■ Description of the task
In the entries that follow, the first line to write out is the one containing "obj.matrix_world = Matrix.Identity(4)", and the last is the one containing "for node in". Reproduce that stretch exactly, with nothing before or after it.

■ Source material
+---+
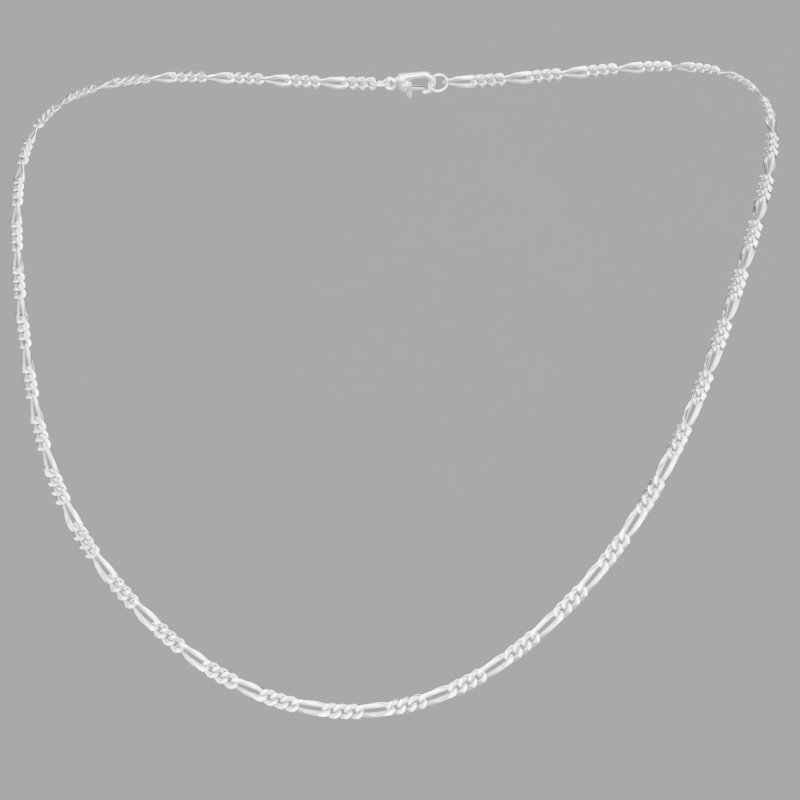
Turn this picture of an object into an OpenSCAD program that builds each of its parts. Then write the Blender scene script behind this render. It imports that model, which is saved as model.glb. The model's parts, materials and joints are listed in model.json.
+---+
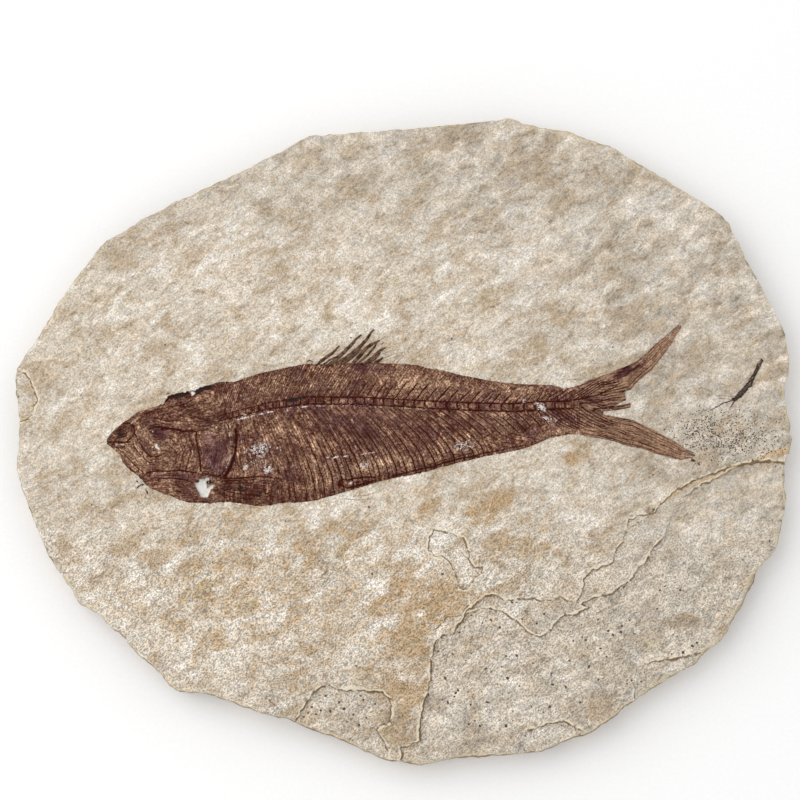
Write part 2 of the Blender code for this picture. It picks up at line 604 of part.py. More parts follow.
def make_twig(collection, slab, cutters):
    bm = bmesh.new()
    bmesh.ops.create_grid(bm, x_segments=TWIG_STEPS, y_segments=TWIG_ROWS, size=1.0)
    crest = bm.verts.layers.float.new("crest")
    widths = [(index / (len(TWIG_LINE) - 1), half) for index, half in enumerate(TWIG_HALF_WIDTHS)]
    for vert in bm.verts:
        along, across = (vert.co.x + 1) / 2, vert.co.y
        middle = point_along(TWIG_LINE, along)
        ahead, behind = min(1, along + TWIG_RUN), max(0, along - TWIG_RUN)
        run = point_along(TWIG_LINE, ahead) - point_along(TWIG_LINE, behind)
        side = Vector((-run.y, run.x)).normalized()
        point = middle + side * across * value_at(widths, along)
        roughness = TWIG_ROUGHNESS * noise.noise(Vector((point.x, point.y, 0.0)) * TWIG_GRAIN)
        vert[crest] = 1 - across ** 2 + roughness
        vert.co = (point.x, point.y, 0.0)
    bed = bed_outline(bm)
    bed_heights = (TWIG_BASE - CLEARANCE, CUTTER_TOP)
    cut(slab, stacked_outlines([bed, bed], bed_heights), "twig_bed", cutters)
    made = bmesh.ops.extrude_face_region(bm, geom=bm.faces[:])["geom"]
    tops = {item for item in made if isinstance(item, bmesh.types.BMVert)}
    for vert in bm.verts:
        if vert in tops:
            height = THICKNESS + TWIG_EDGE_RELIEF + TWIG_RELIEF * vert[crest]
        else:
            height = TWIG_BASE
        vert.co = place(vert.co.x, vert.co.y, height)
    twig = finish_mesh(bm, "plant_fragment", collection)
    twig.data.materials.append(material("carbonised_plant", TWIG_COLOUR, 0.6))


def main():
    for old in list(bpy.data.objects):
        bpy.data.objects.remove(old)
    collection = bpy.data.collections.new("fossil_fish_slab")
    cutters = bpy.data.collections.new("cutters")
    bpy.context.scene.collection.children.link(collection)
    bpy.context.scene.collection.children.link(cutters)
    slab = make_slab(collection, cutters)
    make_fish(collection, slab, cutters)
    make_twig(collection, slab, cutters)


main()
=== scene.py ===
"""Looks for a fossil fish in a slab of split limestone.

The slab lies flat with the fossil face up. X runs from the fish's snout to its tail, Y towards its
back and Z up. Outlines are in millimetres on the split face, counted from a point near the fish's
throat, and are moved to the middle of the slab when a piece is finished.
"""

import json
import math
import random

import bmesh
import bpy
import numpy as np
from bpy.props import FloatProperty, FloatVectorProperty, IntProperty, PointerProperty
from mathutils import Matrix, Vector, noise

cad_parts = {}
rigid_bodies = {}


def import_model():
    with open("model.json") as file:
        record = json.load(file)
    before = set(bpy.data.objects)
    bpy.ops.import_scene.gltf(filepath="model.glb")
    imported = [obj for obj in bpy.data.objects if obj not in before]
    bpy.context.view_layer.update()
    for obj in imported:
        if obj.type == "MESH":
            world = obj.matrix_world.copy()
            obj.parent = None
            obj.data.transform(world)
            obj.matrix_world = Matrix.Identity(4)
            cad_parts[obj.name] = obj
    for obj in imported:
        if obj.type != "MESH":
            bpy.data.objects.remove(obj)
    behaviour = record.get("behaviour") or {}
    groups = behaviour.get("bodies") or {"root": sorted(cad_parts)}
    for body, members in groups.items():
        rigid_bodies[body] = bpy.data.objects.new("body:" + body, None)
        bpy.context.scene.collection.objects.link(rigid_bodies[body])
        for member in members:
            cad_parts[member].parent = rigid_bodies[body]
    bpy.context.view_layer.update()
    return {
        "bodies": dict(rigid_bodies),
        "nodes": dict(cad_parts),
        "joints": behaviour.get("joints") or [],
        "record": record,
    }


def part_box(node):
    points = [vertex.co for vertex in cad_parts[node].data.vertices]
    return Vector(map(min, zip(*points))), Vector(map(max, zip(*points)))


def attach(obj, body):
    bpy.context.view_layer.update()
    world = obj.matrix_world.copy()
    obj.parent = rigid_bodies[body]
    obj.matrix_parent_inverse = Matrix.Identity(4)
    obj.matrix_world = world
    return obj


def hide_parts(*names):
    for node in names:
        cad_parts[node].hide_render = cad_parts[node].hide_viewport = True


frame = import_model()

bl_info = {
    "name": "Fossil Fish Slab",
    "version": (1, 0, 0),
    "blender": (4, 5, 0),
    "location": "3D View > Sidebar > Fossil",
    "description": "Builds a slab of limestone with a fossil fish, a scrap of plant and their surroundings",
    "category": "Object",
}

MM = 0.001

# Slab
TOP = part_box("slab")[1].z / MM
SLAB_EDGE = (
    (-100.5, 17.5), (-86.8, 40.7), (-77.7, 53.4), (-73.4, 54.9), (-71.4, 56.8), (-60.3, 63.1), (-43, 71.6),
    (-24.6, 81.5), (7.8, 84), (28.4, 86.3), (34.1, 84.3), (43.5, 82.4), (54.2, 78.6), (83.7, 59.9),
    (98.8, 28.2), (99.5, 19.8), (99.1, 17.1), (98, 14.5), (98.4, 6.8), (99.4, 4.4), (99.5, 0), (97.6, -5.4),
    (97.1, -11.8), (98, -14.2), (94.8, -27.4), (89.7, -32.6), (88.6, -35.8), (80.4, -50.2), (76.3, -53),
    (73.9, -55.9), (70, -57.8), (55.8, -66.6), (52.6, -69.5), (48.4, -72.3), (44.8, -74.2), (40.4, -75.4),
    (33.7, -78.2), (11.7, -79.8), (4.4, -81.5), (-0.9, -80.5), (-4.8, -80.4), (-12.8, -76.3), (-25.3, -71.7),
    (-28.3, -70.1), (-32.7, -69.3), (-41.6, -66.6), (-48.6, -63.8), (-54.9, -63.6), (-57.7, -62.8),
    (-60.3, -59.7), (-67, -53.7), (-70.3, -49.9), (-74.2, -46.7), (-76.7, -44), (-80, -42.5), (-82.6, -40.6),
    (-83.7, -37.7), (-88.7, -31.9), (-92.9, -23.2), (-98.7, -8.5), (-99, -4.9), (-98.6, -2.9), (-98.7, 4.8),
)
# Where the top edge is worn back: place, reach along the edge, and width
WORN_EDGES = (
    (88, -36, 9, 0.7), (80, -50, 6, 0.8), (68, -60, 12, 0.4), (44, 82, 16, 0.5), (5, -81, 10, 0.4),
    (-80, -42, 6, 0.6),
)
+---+
■ Answer
            obj.matrix_world = Matrix.Identity(4)
            cad_parts[obj.name] = obj
    for obj in imported:
        if obj.type != "MESH":
            bpy.data.objects.remove(obj)
    behaviour = record.get("behaviour") or {}
    groups = behaviour.get("bodies") or {"root": sorted(cad_parts)}
    for body, members in groups.items():
        rigid_bodies[body] = bpy.data.objects.new("body:" + body, None)
        bpy.context.scene.collection.objects.link(rigid_bodies[body])
        for member in members:
            cad_parts[member].parent = rigid_bodies[body]
    bpy.context.view_layer.update()
    return {
        "bodies": dict(rigid_bodies),
        "nodes": dict(cad_parts),
        "joints": behaviour.get("joints") or [],
        "record": record,
    }


def part_box(node):
    points = [vertex.co for vertex in cad_parts[node].data.vertices]
    return Vector(map(min, zip(*points))), Vector(map(max, zip(*points)))


def attach(obj, body):
    bpy.context.view_layer.update()
    world = obj.matrix_world.copy()
    obj.parent = rigid_bodies[body]
    obj.matrix_parent_inverse = Matrix.Identity(4)
    obj.matrix_world = world
    return obj


def hide_parts(*names):
    for node in names:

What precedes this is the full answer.